• WRITTEN EXERCISE
Exactly the lines from the line with "part's own box" to the line with "cad_parts[node].hide_render = cad_parts[node].hide_viewport" should be extracted, both included, with no other lines.

• RECORDED INFORMATION
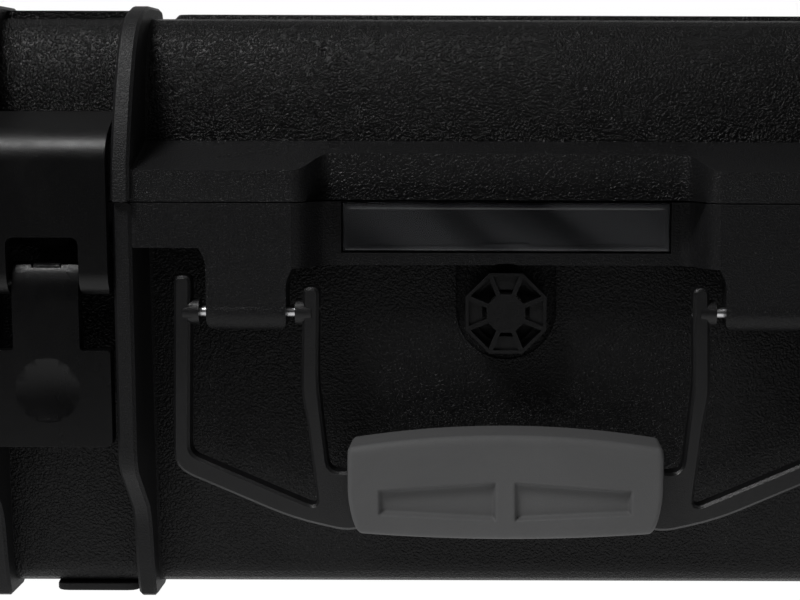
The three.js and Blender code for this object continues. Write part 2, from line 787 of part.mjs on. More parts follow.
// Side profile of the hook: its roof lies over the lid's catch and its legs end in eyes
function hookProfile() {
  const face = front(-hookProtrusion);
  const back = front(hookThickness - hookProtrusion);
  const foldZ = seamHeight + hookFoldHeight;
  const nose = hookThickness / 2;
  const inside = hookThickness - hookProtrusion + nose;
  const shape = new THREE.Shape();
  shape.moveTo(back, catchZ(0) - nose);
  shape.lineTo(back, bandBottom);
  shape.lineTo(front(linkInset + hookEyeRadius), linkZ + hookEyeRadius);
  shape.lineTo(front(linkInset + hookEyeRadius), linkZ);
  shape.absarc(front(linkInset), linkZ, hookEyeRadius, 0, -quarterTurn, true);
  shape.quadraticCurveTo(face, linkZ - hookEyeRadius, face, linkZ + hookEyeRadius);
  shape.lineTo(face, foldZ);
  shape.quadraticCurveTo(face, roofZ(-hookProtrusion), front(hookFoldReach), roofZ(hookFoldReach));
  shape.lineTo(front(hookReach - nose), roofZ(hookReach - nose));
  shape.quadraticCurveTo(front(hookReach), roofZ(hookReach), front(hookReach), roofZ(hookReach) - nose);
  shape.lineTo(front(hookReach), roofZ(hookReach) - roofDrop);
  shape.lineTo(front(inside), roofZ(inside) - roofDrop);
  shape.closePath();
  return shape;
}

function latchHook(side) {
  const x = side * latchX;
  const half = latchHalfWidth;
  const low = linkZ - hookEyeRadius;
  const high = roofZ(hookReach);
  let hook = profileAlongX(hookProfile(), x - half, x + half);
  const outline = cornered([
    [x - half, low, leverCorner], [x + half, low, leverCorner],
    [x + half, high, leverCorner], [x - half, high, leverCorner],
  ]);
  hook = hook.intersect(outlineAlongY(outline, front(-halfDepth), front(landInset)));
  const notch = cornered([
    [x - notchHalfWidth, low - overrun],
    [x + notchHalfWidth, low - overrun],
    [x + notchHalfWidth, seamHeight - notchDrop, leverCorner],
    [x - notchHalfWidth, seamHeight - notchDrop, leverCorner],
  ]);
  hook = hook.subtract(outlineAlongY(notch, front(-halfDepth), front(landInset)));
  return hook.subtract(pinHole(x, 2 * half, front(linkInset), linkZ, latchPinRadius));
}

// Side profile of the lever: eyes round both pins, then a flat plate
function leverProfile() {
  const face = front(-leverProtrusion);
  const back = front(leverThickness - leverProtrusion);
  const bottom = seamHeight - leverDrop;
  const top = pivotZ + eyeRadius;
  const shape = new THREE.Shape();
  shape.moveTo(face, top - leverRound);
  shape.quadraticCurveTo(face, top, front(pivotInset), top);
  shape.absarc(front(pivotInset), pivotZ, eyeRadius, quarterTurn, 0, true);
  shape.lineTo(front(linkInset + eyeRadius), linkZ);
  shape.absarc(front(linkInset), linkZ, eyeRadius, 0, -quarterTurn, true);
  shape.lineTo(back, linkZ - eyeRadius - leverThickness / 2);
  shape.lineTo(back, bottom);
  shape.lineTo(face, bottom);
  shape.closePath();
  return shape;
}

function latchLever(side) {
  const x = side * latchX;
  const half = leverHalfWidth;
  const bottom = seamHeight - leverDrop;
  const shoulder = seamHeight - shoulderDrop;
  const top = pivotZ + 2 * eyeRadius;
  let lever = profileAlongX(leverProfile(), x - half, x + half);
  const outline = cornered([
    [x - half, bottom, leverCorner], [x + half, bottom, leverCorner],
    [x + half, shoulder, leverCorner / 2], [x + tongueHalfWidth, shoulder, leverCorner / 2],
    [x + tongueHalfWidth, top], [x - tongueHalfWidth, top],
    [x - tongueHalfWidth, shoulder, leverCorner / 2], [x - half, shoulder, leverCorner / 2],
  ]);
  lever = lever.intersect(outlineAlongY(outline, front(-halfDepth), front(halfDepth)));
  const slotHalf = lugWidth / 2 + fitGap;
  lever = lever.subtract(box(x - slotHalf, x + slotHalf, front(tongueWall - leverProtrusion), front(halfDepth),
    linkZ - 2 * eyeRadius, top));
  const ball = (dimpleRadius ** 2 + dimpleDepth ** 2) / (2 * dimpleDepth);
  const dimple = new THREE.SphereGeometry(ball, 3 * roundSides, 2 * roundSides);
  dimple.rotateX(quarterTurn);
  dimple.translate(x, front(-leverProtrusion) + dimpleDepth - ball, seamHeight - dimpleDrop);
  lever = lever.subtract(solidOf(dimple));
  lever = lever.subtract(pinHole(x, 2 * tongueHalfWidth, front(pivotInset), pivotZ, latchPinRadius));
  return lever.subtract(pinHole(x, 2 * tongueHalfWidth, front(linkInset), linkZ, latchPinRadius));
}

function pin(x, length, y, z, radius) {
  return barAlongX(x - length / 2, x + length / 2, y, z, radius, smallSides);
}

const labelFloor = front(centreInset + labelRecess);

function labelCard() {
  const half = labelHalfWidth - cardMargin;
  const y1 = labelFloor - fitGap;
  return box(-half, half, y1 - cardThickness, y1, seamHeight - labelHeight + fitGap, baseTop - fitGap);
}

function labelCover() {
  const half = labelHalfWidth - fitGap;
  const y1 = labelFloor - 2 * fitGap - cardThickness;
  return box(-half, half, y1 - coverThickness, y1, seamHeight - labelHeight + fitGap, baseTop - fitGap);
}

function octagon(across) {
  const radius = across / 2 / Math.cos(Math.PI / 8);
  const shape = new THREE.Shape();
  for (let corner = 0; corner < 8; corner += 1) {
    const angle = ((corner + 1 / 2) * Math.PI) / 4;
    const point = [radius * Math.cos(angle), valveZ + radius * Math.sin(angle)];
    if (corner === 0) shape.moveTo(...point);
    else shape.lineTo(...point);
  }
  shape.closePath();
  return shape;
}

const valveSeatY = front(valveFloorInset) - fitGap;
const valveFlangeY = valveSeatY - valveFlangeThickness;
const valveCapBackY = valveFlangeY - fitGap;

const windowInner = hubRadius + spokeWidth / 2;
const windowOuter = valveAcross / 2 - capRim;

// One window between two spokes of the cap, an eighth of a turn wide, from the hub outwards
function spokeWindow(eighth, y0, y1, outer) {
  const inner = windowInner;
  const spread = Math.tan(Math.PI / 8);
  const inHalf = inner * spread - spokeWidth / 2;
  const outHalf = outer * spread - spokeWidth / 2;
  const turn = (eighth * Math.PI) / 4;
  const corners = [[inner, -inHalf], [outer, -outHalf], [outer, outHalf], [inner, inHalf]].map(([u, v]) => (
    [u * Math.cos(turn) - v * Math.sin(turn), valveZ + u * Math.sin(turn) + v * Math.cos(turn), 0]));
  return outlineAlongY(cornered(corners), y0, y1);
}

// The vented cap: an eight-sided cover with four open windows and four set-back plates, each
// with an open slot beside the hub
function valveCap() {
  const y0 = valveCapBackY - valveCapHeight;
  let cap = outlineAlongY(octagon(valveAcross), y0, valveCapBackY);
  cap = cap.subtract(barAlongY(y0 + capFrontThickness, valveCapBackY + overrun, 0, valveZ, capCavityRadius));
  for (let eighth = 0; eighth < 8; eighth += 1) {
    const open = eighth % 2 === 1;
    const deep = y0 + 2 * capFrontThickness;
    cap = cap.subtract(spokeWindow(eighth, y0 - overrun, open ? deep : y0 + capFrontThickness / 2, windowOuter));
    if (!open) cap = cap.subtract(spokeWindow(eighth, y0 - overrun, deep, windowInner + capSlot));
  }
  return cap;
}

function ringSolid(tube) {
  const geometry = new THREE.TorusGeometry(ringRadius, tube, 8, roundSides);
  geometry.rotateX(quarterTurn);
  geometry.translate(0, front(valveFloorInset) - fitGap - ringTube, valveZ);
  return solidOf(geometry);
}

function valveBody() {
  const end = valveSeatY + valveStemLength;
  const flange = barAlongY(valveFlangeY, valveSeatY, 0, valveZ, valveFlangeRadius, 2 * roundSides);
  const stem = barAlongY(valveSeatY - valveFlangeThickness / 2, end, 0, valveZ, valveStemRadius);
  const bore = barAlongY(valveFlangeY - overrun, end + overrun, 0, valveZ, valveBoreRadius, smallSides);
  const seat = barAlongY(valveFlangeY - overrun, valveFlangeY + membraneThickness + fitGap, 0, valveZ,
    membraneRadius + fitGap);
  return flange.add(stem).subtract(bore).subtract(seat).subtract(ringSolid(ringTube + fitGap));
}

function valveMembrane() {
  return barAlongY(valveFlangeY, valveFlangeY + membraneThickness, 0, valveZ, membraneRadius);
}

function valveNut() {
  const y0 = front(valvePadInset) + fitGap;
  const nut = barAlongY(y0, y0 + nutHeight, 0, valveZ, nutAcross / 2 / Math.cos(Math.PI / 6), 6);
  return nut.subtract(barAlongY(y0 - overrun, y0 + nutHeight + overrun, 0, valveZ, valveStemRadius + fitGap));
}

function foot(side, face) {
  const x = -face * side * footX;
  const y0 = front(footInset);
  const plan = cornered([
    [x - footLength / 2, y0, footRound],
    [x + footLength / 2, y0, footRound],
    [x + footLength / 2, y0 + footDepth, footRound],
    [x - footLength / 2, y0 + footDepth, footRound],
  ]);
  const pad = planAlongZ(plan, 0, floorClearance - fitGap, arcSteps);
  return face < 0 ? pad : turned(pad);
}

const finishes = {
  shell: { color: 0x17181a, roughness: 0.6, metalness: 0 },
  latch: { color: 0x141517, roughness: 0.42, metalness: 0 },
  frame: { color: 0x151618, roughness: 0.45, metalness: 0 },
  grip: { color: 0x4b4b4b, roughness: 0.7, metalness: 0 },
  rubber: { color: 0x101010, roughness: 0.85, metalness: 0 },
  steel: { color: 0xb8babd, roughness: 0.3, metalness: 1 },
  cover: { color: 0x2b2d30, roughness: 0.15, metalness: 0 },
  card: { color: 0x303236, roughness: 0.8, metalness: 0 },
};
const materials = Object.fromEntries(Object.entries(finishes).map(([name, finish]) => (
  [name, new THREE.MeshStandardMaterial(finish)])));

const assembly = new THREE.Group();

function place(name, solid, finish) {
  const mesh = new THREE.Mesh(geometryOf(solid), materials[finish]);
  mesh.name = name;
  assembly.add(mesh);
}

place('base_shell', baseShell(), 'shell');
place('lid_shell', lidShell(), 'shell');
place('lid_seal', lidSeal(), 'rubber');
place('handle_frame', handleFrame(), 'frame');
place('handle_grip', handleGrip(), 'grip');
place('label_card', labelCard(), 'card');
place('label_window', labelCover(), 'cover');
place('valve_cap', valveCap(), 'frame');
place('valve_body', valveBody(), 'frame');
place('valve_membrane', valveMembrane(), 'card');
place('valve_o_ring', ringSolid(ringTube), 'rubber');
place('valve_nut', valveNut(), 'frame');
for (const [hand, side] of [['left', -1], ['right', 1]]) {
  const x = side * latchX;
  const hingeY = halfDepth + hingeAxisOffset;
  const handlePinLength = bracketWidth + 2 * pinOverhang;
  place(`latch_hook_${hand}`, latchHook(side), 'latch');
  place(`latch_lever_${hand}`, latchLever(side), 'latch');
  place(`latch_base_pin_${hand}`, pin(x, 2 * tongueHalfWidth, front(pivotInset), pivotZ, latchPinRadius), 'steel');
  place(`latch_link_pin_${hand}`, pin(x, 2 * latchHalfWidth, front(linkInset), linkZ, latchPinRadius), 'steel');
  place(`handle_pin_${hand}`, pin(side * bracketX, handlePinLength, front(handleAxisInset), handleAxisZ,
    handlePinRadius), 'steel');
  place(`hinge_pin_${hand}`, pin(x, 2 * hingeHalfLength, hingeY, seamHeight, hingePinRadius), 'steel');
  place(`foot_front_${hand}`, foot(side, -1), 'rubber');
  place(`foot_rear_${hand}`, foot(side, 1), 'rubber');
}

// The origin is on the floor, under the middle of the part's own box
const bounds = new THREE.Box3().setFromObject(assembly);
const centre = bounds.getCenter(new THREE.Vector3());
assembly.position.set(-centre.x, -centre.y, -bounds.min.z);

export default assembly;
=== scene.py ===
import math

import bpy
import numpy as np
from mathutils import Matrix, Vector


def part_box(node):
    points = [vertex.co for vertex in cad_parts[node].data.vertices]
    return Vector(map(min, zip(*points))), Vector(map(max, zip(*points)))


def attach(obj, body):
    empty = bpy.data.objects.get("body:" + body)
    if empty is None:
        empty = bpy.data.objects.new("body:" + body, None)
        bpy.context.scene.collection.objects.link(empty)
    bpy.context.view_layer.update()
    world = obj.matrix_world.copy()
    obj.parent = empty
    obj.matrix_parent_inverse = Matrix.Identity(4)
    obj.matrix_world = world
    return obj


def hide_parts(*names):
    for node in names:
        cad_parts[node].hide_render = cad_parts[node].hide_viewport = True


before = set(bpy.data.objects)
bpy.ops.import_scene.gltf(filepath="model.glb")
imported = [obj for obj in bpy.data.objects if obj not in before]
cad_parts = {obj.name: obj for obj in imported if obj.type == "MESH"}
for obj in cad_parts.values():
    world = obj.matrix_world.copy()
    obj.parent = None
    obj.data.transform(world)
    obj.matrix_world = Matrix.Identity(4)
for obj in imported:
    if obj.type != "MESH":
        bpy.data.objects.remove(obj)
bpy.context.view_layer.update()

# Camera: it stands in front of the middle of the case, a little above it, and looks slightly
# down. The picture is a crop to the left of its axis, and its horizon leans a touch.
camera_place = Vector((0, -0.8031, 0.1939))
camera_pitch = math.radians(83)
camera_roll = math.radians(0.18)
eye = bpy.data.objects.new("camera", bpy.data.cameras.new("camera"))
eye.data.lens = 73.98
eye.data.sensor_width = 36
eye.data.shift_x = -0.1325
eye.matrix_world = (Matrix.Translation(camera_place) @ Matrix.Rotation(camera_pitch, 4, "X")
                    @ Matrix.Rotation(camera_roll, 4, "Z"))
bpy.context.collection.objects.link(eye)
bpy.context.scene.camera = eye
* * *
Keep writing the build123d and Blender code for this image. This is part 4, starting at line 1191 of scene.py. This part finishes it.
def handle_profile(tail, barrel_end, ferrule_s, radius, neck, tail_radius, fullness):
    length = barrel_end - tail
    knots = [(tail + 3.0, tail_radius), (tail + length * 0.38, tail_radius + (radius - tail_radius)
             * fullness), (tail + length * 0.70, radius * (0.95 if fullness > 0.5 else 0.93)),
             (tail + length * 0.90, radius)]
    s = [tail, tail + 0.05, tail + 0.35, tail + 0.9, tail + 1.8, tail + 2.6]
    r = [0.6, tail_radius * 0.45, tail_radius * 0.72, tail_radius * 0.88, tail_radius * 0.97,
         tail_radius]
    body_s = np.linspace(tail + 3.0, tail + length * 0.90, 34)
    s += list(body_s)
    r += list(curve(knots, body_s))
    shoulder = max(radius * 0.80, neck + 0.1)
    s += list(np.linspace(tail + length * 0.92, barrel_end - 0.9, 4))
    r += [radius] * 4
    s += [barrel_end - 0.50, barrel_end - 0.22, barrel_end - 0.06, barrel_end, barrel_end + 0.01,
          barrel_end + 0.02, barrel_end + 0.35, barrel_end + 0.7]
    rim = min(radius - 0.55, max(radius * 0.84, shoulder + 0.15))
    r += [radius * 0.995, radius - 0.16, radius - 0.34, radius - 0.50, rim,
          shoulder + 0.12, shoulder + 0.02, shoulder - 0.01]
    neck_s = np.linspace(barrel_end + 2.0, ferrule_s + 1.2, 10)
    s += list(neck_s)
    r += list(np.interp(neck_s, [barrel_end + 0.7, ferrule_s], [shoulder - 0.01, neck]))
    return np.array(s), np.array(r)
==
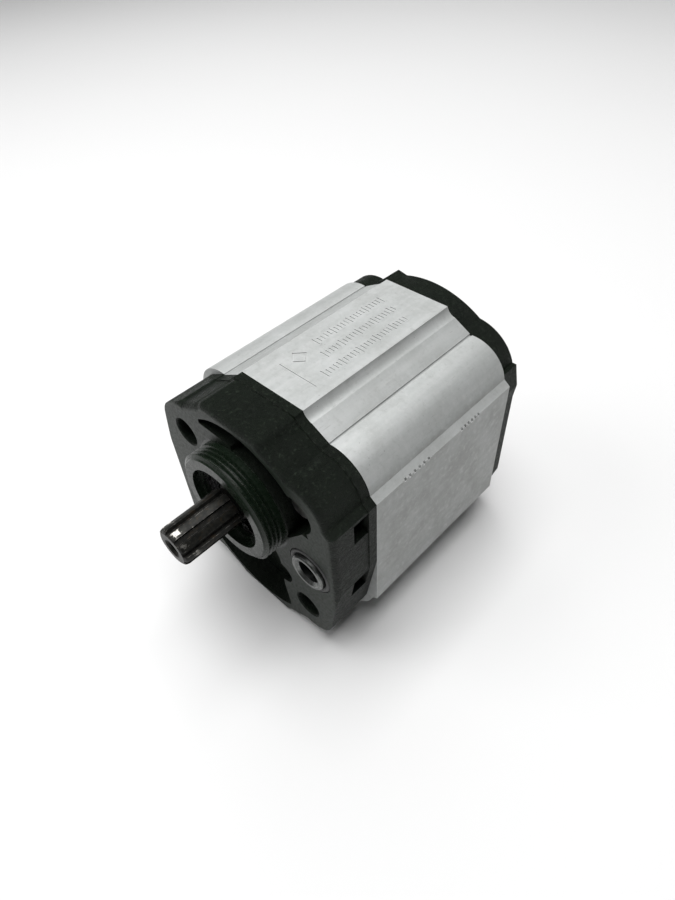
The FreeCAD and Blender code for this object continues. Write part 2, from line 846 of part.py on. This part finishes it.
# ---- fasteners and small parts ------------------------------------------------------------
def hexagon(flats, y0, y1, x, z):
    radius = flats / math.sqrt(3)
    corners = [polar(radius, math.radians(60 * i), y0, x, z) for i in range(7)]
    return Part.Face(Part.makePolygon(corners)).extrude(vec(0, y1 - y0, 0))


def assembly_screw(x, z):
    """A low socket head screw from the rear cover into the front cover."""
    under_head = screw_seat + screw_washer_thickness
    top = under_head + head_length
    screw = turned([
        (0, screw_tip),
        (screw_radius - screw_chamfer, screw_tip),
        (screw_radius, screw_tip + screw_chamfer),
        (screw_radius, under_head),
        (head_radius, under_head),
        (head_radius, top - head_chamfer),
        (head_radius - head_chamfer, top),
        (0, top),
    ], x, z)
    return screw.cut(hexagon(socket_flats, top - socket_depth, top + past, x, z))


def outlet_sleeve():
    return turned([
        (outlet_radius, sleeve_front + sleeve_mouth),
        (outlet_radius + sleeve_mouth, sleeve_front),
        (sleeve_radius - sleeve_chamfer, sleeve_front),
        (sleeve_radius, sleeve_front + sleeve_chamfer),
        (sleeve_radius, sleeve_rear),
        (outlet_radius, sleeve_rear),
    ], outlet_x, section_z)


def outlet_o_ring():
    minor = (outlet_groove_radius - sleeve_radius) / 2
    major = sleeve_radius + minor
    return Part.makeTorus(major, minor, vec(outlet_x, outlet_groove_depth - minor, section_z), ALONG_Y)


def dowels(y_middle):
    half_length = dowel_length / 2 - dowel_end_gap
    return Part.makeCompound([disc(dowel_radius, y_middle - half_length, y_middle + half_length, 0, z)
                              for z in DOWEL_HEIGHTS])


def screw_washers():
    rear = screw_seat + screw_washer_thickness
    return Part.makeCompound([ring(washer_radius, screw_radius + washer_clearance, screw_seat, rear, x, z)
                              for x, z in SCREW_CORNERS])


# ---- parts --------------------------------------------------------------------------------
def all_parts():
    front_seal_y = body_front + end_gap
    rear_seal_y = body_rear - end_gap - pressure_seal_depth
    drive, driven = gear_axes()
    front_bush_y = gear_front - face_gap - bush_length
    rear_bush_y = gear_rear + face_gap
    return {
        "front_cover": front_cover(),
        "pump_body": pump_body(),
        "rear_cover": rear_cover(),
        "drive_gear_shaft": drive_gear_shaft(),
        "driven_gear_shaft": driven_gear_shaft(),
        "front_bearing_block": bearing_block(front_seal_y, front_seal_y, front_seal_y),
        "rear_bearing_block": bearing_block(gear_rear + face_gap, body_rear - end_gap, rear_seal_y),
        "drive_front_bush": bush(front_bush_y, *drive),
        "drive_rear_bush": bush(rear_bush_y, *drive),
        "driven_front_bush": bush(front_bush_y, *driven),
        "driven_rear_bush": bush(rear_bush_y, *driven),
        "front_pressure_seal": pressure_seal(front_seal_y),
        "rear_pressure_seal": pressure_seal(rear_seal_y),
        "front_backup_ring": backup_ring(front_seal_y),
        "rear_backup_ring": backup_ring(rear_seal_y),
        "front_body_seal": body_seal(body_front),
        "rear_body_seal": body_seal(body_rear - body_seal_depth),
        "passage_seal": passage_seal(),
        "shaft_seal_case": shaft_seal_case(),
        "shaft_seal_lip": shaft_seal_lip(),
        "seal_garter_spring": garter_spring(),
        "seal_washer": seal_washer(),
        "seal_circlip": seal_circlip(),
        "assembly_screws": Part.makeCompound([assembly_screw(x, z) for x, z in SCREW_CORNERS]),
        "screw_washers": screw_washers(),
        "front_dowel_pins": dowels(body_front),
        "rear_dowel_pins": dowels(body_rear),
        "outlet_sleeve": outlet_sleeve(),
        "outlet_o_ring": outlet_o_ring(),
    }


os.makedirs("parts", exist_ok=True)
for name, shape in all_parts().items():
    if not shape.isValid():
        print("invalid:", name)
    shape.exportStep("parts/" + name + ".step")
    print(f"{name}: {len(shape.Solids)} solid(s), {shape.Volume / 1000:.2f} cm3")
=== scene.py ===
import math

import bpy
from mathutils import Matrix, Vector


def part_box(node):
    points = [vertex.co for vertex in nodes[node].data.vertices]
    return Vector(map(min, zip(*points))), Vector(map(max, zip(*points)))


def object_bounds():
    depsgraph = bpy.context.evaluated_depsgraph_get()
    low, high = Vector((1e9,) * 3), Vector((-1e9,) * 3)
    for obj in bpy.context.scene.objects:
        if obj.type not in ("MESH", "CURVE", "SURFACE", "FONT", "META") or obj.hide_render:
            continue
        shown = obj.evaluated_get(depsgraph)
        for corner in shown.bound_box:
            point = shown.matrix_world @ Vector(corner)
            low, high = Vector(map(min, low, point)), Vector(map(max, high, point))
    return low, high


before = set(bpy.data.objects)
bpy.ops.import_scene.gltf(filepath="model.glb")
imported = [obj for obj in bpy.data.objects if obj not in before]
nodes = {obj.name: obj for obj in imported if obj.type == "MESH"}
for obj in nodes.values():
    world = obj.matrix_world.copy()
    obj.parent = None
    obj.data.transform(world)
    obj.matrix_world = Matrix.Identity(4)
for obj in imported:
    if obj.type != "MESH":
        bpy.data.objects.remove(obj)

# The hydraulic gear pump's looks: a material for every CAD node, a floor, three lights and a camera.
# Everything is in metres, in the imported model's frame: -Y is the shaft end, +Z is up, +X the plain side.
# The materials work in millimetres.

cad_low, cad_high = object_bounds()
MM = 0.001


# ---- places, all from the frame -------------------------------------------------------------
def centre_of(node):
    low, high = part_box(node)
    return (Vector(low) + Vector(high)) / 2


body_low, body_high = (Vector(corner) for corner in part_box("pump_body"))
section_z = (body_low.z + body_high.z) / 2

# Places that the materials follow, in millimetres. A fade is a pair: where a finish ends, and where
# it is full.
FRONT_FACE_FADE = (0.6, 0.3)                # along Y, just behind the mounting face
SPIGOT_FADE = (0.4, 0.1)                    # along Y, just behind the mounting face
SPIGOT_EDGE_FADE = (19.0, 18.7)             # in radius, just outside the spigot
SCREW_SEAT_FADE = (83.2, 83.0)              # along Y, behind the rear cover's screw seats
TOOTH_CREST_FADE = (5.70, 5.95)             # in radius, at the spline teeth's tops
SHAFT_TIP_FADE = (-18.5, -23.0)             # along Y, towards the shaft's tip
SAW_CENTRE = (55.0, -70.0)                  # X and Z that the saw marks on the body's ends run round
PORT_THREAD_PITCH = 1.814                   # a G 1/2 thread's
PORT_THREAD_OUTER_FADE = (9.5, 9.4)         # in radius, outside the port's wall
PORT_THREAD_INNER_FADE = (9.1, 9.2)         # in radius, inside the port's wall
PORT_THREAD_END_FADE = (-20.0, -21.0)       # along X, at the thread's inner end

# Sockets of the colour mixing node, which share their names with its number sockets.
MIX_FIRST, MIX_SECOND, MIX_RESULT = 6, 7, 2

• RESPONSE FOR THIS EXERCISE
// The origin is on the floor, under the middle of the part's own box
const bounds = new THREE.Box3().setFromObject(assembly);
const centre = bounds.getCenter(new THREE.Vector3());
assembly.position.set(-centre.x, -centre.y, -bounds.min.z);

export default assembly;
=== scene.py ===
import math

import bpy
import numpy as np
from mathutils import Matrix, Vector


def part_box(node):
    points = [vertex.co for vertex in cad_parts[node].data.vertices]
    return Vector(map(min, zip(*points))), Vector(map(max, zip(*points)))


def attach(obj, body):
    empty = bpy.data.objects.get("body:" + body)
    if empty is None:
        empty = bpy.data.objects.new("body:" + body, None)
        bpy.context.scene.collection.objects.link(empty)
    bpy.context.view_layer.update()
    world = obj.matrix_world.copy()
    obj.parent = empty
    obj.matrix_parent_inverse = Matrix.Identity(4)
    obj.matrix_world = world
    return obj


def hide_parts(*names):
    for node in names:
        cad_parts[node].hide_render = cad_parts[node].hide_viewport = True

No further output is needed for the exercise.